Using the listing below, select the lines with the word "three" and copy them.

--- start Data shown ---

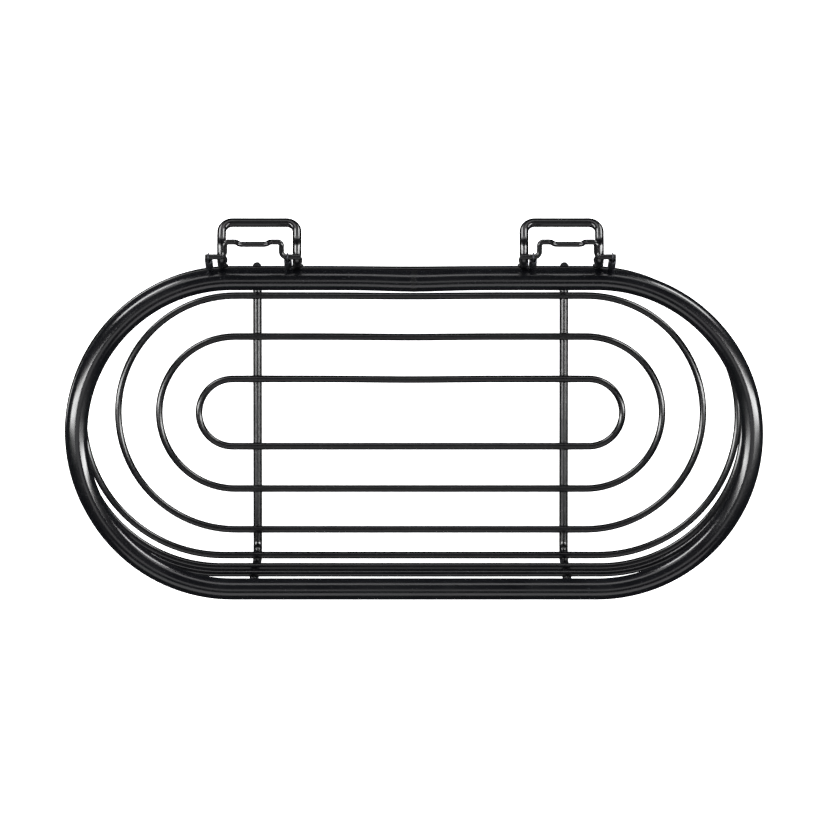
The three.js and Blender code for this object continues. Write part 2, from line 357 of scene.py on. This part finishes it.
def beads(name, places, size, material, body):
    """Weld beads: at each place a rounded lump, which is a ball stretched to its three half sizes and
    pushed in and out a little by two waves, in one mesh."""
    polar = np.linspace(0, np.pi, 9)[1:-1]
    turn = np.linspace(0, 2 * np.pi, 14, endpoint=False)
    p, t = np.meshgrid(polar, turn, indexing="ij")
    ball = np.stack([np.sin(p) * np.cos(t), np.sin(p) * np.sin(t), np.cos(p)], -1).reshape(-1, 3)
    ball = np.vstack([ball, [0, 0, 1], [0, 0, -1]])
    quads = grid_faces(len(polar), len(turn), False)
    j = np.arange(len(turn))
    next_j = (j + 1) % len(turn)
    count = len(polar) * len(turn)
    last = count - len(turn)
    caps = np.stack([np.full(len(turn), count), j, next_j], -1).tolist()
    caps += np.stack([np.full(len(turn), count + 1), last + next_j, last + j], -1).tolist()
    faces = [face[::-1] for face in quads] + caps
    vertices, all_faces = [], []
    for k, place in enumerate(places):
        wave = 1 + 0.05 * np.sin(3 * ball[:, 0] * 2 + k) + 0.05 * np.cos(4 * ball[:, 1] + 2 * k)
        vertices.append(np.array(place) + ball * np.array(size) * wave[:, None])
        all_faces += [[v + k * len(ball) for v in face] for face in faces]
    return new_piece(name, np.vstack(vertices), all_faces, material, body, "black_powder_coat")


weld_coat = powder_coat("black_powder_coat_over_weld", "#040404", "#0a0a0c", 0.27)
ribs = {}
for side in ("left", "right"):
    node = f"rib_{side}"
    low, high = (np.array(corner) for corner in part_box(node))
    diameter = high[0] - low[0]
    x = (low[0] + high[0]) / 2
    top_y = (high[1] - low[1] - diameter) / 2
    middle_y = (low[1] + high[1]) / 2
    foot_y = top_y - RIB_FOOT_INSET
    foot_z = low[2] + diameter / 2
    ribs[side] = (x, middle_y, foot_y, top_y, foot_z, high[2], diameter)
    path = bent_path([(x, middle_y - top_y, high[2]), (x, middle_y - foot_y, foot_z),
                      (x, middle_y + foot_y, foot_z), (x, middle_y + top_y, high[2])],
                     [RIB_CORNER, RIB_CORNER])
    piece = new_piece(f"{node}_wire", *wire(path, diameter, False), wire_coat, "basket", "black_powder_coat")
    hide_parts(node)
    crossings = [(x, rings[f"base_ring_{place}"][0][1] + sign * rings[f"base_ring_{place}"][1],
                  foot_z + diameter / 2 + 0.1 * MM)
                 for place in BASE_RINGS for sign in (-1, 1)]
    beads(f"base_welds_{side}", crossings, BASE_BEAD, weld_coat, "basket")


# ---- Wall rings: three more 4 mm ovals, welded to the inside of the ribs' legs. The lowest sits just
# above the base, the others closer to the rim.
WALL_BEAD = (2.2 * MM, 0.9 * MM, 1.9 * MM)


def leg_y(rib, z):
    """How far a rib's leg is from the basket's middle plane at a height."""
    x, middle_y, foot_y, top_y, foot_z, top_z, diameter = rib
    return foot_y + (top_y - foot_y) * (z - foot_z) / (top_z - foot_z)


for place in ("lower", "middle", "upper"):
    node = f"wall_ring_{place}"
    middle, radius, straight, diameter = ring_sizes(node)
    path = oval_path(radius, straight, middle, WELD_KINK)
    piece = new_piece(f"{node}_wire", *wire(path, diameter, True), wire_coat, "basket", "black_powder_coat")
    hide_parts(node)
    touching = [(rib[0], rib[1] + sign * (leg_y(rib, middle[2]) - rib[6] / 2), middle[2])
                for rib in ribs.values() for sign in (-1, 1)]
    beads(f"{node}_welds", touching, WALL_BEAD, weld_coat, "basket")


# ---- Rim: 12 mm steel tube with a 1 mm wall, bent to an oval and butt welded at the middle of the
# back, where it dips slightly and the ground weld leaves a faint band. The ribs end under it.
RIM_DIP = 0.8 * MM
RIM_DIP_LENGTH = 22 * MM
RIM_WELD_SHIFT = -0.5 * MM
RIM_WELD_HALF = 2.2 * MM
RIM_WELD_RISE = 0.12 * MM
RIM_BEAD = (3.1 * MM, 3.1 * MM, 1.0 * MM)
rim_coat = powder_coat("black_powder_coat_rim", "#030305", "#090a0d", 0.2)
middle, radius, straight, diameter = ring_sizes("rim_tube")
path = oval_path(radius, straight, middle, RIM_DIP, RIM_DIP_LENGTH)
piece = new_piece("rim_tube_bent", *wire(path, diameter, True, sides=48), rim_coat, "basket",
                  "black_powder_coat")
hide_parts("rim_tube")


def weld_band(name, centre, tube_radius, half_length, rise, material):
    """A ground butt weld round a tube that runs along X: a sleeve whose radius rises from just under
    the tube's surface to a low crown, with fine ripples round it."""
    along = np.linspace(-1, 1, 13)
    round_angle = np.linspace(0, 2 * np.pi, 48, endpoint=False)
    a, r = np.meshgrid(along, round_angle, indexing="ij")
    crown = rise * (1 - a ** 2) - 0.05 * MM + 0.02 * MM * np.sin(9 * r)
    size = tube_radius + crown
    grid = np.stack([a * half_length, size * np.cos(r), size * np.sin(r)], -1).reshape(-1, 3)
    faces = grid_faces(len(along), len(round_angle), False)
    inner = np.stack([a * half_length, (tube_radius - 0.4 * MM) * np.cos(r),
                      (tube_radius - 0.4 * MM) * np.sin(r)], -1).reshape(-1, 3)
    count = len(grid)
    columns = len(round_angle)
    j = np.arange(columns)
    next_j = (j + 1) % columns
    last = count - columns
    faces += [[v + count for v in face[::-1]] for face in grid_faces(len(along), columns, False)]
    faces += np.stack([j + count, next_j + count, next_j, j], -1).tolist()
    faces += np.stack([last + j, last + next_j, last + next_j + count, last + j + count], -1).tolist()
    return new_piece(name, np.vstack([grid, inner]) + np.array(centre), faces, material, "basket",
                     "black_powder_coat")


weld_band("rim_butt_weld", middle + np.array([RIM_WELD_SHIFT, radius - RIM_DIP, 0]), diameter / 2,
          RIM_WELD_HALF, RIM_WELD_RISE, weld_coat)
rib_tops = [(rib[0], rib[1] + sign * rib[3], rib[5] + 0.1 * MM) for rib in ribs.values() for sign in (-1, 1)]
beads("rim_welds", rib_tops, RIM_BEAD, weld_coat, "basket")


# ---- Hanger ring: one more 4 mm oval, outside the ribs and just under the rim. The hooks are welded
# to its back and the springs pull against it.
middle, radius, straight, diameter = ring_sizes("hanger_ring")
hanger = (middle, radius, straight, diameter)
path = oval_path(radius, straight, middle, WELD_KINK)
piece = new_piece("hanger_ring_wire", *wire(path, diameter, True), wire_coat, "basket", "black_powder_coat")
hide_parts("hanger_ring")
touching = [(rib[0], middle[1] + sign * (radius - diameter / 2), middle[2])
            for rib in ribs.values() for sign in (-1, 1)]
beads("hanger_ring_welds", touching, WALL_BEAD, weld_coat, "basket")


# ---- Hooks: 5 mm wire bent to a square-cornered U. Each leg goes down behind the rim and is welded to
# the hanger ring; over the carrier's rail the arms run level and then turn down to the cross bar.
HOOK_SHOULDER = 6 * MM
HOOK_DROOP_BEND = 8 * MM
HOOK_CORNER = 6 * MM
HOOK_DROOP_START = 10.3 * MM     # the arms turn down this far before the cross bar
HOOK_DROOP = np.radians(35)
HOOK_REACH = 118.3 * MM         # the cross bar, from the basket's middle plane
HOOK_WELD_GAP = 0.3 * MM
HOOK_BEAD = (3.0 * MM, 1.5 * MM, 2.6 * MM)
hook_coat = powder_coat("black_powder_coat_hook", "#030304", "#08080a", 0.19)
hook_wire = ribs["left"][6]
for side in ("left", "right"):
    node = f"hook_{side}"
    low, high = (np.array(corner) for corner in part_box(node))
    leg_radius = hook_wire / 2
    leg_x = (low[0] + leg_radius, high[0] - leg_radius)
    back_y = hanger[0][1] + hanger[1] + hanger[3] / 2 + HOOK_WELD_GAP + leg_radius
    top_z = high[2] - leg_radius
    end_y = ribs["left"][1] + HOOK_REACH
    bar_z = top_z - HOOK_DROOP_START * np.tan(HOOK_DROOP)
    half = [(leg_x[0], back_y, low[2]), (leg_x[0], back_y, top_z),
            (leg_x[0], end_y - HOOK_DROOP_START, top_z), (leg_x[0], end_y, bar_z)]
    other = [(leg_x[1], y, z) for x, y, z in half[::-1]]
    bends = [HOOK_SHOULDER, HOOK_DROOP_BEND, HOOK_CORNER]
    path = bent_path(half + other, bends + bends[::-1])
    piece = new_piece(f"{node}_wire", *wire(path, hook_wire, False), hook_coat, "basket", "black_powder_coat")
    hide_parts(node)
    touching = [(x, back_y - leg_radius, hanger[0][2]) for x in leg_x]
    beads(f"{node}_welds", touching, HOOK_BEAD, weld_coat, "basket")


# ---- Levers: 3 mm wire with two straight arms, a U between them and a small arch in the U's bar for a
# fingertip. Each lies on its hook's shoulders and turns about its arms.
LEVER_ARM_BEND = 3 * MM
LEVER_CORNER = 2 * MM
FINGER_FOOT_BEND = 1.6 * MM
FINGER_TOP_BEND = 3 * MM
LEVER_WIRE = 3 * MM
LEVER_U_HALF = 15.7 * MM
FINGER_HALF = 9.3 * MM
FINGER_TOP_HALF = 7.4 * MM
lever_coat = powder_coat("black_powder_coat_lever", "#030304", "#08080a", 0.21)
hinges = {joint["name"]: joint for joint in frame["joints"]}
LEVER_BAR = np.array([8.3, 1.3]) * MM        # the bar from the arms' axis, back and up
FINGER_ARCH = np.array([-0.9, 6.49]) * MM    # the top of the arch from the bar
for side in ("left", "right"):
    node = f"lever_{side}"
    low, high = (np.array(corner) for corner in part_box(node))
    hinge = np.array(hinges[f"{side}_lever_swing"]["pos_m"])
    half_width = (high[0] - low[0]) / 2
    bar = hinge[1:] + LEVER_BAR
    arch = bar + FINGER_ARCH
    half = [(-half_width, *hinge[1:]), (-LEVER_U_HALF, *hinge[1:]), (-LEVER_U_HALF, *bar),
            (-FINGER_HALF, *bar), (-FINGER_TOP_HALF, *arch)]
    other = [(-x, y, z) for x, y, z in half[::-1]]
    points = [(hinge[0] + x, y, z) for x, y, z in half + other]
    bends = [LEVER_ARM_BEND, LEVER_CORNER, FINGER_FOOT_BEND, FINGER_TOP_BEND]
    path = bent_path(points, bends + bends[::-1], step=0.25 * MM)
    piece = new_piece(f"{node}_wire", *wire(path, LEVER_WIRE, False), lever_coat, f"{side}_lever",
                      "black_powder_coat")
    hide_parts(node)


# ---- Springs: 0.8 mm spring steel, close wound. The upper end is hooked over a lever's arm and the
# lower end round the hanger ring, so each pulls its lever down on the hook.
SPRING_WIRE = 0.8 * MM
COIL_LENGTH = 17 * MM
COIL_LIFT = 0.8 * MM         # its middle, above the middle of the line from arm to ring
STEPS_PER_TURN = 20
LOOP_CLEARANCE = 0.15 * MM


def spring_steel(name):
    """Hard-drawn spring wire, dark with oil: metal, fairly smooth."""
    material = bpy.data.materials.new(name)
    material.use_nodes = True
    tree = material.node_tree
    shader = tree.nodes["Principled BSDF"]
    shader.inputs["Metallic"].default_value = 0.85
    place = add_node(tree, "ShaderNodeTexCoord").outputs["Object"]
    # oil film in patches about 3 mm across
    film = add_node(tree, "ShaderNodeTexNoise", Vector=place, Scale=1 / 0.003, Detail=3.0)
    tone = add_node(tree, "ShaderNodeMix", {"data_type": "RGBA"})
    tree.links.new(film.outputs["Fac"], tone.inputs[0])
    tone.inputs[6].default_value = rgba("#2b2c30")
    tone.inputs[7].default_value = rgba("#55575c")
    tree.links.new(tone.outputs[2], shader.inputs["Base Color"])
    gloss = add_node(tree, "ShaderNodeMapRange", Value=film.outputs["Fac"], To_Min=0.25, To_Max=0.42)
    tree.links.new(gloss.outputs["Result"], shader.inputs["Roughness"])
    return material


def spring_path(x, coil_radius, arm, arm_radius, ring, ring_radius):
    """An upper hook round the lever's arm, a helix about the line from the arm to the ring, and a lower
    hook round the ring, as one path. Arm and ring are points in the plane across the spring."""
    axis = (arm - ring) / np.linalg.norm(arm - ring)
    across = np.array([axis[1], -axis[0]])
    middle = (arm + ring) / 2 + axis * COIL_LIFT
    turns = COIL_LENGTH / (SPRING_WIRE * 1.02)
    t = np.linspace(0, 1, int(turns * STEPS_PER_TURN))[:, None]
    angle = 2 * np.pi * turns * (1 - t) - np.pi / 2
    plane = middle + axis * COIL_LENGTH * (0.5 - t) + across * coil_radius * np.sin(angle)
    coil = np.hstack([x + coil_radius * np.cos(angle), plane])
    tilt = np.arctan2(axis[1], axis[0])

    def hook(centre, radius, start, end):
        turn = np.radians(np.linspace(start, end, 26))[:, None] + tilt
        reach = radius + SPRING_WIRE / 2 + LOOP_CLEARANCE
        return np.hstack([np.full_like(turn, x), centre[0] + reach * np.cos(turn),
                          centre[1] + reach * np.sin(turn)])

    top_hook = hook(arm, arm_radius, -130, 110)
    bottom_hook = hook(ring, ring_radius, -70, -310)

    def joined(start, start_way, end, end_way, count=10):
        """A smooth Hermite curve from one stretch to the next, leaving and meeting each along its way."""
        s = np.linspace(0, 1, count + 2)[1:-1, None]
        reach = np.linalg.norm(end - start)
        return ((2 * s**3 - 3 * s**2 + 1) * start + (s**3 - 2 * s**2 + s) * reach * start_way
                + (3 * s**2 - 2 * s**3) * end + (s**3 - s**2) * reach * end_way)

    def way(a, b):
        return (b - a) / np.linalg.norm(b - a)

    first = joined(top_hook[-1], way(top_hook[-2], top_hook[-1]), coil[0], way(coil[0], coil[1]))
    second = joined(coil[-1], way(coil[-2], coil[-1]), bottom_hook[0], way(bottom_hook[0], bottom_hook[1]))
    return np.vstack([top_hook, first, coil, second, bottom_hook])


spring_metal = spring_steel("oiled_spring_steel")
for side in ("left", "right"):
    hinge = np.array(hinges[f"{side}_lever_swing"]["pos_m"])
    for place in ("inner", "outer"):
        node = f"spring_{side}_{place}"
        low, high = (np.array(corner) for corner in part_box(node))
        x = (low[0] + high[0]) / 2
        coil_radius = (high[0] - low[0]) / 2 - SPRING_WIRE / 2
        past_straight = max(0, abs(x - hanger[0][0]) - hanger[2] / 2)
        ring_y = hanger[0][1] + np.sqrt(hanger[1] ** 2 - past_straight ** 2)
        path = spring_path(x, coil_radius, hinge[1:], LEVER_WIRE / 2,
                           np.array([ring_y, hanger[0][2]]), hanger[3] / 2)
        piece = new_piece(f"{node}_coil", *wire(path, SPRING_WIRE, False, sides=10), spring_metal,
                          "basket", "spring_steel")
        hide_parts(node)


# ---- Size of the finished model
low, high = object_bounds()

--- end Data shown ---
--- start Data shown ---

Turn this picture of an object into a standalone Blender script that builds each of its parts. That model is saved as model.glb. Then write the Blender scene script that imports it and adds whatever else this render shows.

--- end Data shown ---

Full output:
The three.js and Blender code for this object continues. Write part 2, from line 357 of scene.py on. This part finishes it.
    """Weld beads: at each place a rounded lump, which is a ball stretched to its three half sizes and
# ---- Wall rings: three more 4 mm ovals, welded to the inside of the ribs' legs. The lowest sits just